-- START --
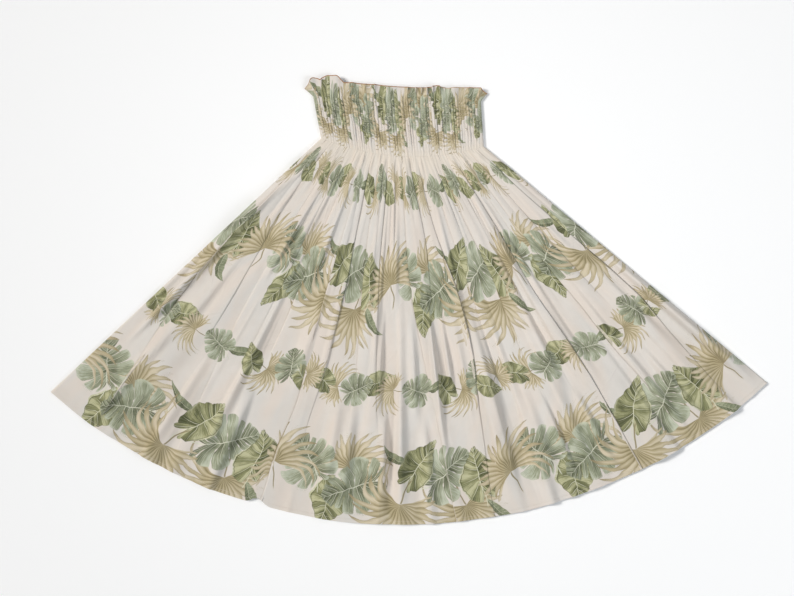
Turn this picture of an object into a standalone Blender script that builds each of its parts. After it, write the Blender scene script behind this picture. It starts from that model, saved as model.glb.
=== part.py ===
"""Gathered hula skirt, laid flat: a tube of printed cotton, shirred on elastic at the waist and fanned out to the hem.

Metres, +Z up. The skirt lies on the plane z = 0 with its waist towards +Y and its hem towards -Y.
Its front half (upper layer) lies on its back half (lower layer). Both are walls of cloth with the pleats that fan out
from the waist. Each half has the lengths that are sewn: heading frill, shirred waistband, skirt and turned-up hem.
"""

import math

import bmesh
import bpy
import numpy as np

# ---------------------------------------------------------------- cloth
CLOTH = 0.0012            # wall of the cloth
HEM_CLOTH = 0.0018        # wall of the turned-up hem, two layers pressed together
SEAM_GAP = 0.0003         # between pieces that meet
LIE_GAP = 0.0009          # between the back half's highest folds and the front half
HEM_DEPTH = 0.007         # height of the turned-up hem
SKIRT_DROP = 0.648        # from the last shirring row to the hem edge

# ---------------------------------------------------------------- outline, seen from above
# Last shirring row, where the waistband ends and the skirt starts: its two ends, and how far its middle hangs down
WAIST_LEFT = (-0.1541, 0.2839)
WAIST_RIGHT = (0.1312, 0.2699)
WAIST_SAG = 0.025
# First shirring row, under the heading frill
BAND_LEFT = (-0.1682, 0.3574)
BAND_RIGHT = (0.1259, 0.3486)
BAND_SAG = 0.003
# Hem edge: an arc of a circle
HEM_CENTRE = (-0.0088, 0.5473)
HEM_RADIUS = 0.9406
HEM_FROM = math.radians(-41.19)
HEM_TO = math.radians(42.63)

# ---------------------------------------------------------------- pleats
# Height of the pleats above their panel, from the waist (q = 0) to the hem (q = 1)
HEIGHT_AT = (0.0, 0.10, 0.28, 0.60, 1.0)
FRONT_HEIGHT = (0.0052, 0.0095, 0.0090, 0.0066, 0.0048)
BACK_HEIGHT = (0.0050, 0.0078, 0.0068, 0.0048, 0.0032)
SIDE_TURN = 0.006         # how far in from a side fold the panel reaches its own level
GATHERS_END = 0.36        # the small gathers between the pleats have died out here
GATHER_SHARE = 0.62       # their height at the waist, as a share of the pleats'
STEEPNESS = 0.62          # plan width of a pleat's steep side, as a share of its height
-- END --
**DO THIS:** Exactly as they appear, please write out the lines from the opening of the listing above down to the line containing "HEM_TO = math.radians(42.63)", with both end lines included.

**RESULT:**
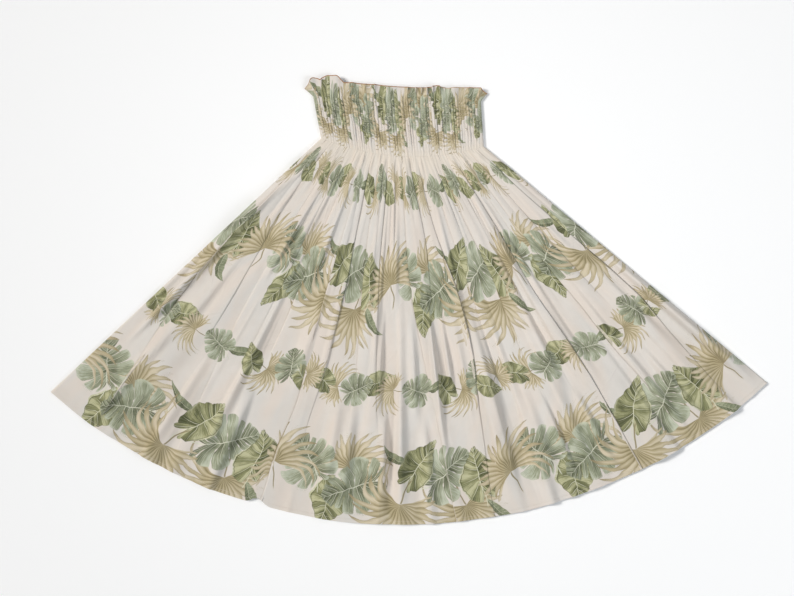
Turn this picture of an object into a standalone Blender script that builds each of its parts. After it, write the Blender scene script behind this picture. It starts from that model, saved as model.glb.
=== part.py ===
"""Gathered hula skirt, laid flat: a tube of printed cotton, shirred on elastic at the waist and fanned out to the hem.

Metres, +Z up. The skirt lies on the plane z = 0 with its waist towards +Y and its hem towards -Y.
Its front half (upper layer) lies on its back half (lower layer). Both are walls of cloth with the pleats that fan out
from the waist. Each half has the lengths that are sewn: heading frill, shirred waistband, skirt and turned-up hem.
"""

import math

import bmesh
import bpy
import numpy as np

# ---------------------------------------------------------------- cloth
CLOTH = 0.0012            # wall of the cloth
HEM_CLOTH = 0.0018        # wall of the turned-up hem, two layers pressed together
SEAM_GAP = 0.0003         # between pieces that meet
LIE_GAP = 0.0009          # between the back half's highest folds and the front half
HEM_DEPTH = 0.007         # height of the turned-up hem
SKIRT_DROP = 0.648        # from the last shirring row to the hem edge

# ---------------------------------------------------------------- outline, seen from above
# Last shirring row, where the waistband ends and the skirt starts: its two ends, and how far its middle hangs down
WAIST_LEFT = (-0.1541, 0.2839)
WAIST_RIGHT = (0.1312, 0.2699)
WAIST_SAG = 0.025
# First shirring row, under the heading frill
BAND_LEFT = (-0.1682, 0.3574)
BAND_RIGHT = (0.1259, 0.3486)
BAND_SAG = 0.003
# Hem edge: an arc of a circle
HEM_CENTRE = (-0.0088, 0.5473)
HEM_RADIUS = 0.9406
HEM_FROM = math.radians(-41.19)
HEM_TO = math.radians(42.63)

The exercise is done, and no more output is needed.